**WORK TO DO:** Search the data below for the string "side". Extract every line that contains it.

================

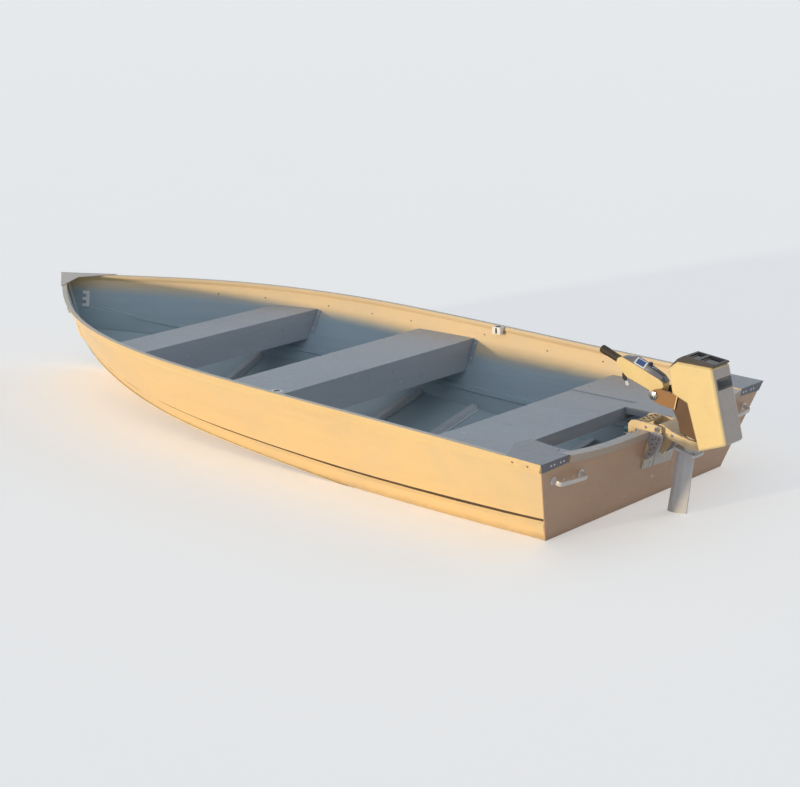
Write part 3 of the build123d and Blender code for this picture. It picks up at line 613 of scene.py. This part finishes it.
def transom_grip(side, sign):
    """Bent strap handle on two feet, in place of the plain round bar."""
    ends = [on_transom(y * sign, z) for y, z in GRIP_FEET]
    across = (ends[1] - ends[0]).normalized()
    length = (ends[1] - ends[0]).length * 1000
    wide = (TRANSOM_UP - across * TRANSOM_UP.dot(across)).normalized()
    fall = [(length - along, height) for along, height in STRAP_RISE[::-1]]
    line = STRAP_RISE + [(length / 2, STRAP_TOP)] + fall
    rows = []
    for i, (along, height) in enumerate(line):
        before, after = line[max(0, i - 1)], line[min(len(line) - 1, i + 1)]
        run, rise = after[0] - before[0], after[1] - before[1]
        normal = (across * -rise + TRANSOM_OUT * run) / math.hypot(run, rise)
        middle = ends[0] + (across * along + TRANSOM_OUT * height) / 1000.0
        rows.append([middle + (normal * t + wide * w) / 1000.0 for t, w in STRAP_SECTION])
    mesh = bmesh.new()
    skin(mesh, rows)
    strap = finish_piece(f"{side}_transom_grip", mesh, "hull", "alloy", sharp=40.0)
    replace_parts(strap, f"{side}_transom_handle")
    mesh = bmesh.new()
    for end in ends:
        turned(mesh, end, TRANSOM_OUT, [(16, 0.3), (16, 2.4), (14.5, 3.4), (9, 3.6)])
        for shift in (-11.5, 11.5):
            dome(mesh, end + (across * shift + TRANSOM_OUT * 3.2) / 1000.0, TRANSOM_OUT, 3.4)
    finish_piece(f"{side}_grip_feet", mesh, "hull", "alloy", sharp=40.0)


# Oarlock blocks: centre of the bore and top of the block. The dark side slots start just inside the
# block's faces, at SLOT_FROM from its centre
OARLOCK_X = 1335.0
OARLOCK_Y = 673.65
BLOCK_TOP = 368.0
SLOT_FROM = 16.8
SLOT_T = 0.6
BUSH = (
    (6.6, -30), (6.6, 1.0), (10.5, 1.2), (11.5, 0.6), (11.5, 0.1), (9.0, 0.0), (9.0, -0.4), (6.9, -0.4),
    (6.9, -30),
)
BLOCK_SCREW = ((3.4, -0.3), (3.4, 0.7), (2.6, 1.2), (1.2, 1.2), (1.0, 0.5), (0, 0.5))


def oarlock(side, sign):
    """Bush, screws and side slots of the oarlock block."""
    top = on_hull(OARLOCK_X, OARLOCK_Y * sign, BLOCK_TOP)
    mesh = bmesh.new()
    turned(mesh, top, UP, BUSH, 32)
    finish_piece(f"{side}_oarlock_bush", mesh, "hull", "dark")
    mesh = bmesh.new()
    for dx in (-16, 16):
        turned(mesh, top + on_hull(dx, 0, 0), UP, BLOCK_SCREW, 16)
    finish_piece(f"{side}_oarlock_screws", mesh, "hull", "steel")
    mesh = bmesh.new()
    aft, fore = OARLOCK_X - 4, OARLOCK_X + 4
    for face in (-1, 1):
        low, high = [OARLOCK_Y * sign + reach * face for reach in (SLOT_FROM, SLOT_FROM + SLOT_T)]
        prism(mesh, [(aft, 339), (fore, 339), (fore, 364), (aft, 364)], low, high, on_hull)
    finish_piece(f"{side}_oarlock_slots", mesh, "hull", "hole", bevel=0.2, steps=1)


# Two pads side by side on the transom: y of the port and starboard edge, z of the foot at each
PADS = ((46, -20, 149, 145), (-24, -148, 145, 139))
PAD_TOP = 271
PAD_CORNER = 5
PAD_T = 6.8
PAD_SCREW_Z = 164.0
PAD_SCREW_IN = 14    # screws' distance from the pad's edges
PAD_SCREW = ((5.5, -0.3), (5.5, 1.0), (4.6, 1.6), (2.4, 1.6), (2.2, 0.5), (0, 0.5))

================

**SOLUTION:**
def transom_grip(side, sign):
    strap = finish_piece(f"{side}_transom_grip", mesh, "hull", "alloy", sharp=40.0)
    replace_parts(strap, f"{side}_transom_handle")
    finish_piece(f"{side}_grip_feet", mesh, "hull", "alloy", sharp=40.0)
# Oarlock blocks: centre of the bore and top of the block. The dark side slots start just inside the
def oarlock(side, sign):
    """Bush, screws and side slots of the oarlock block."""
    finish_piece(f"{side}_oarlock_bush", mesh, "hull", "dark")
    finish_piece(f"{side}_oarlock_screws", mesh, "hull", "steel")
    finish_piece(f"{side}_oarlock_slots", mesh, "hull", "hole", bevel=0.2, steps=1)
# Two pads side by side on the transom: y of the port and starboard edge, z of the foot at each